While testifying before a House subcommittee this week, director of the American Legion's Veteran Affairs and Rehabilitation Division Verna Jones revealed that VA officials in Baltimore were "aggressively excluding" Maryland servicemembers from a program that would accelerate their disability claims, The Baltimore Sun reported. Jones also alleged that the American Legion, which promised last year to work with the VA faced an "obstructionist attitude" from the Baltimore office. 

According to the news outlet, the Baltimore VA is not only the slowest-moving claims-processing office in the nation, taking six months to process a disability claim. By comparison, the national average for disability claims processing is four months. 

A March visit to the Baltimore office revealed that the workers were spending more time throwing out veterans than processing their cases, Jones told the House Veterans Affairs Subcommittee on Disability Assistance and Memorial Affairs. However, regional office director Michael Scheibel said that several of these claims were thrown out because they were missing necessary documents or the veterans refused to cooperate. 

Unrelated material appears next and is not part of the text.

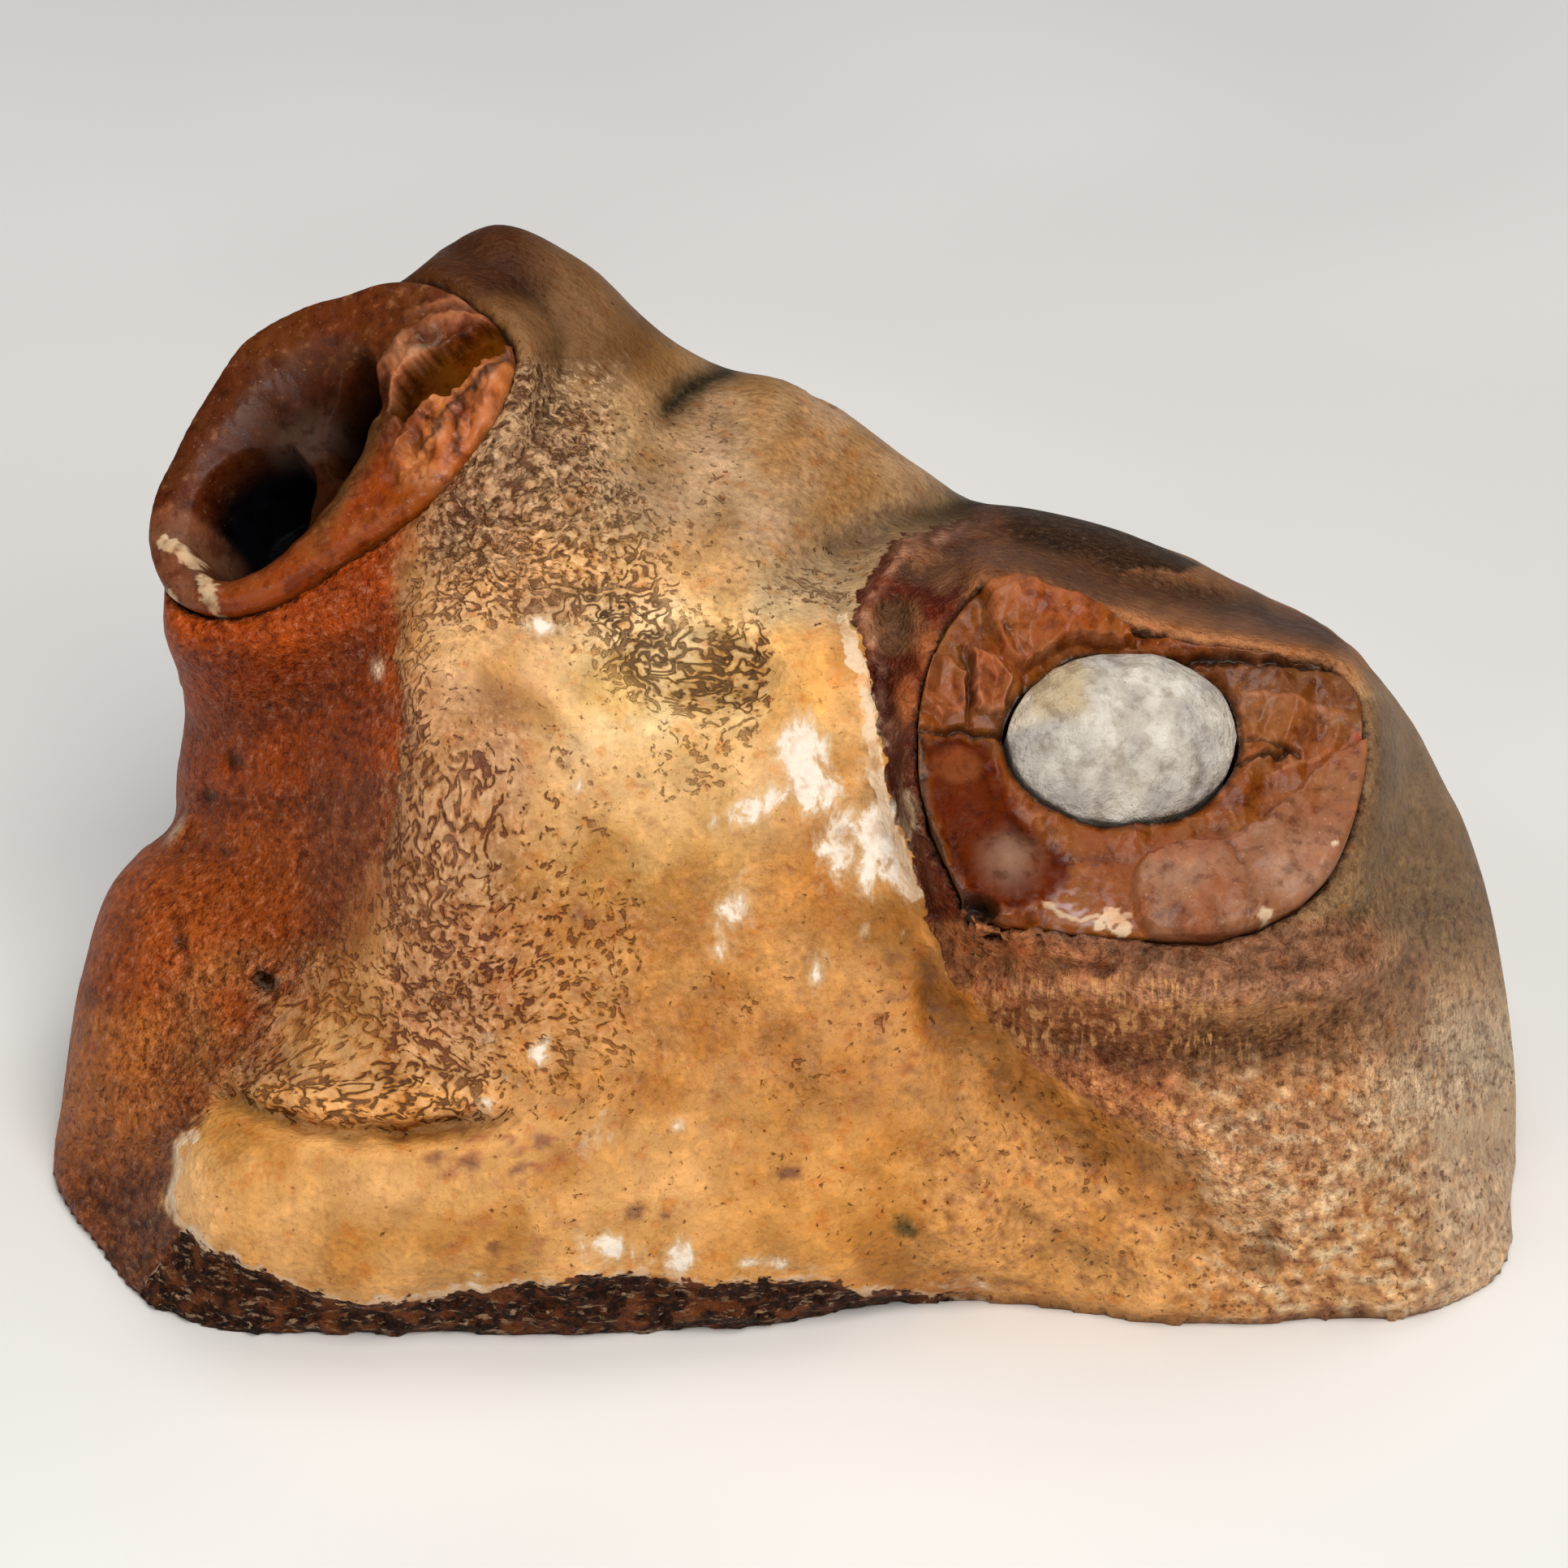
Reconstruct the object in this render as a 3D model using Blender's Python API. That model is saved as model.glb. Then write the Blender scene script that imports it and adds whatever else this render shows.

The VA is currently under fire for its mishandling of disability claims, which peaked at 611,000 pending claims last March. The current number of stalled claims cases lingers around 751,000, and more than 400,000 of those claims were filed in the last 125 days, which the VA gives as a standard for correspondence, the Los Angeles Times reported this week. Though the figures remain high, they do show a slight increase for the embattled government agency.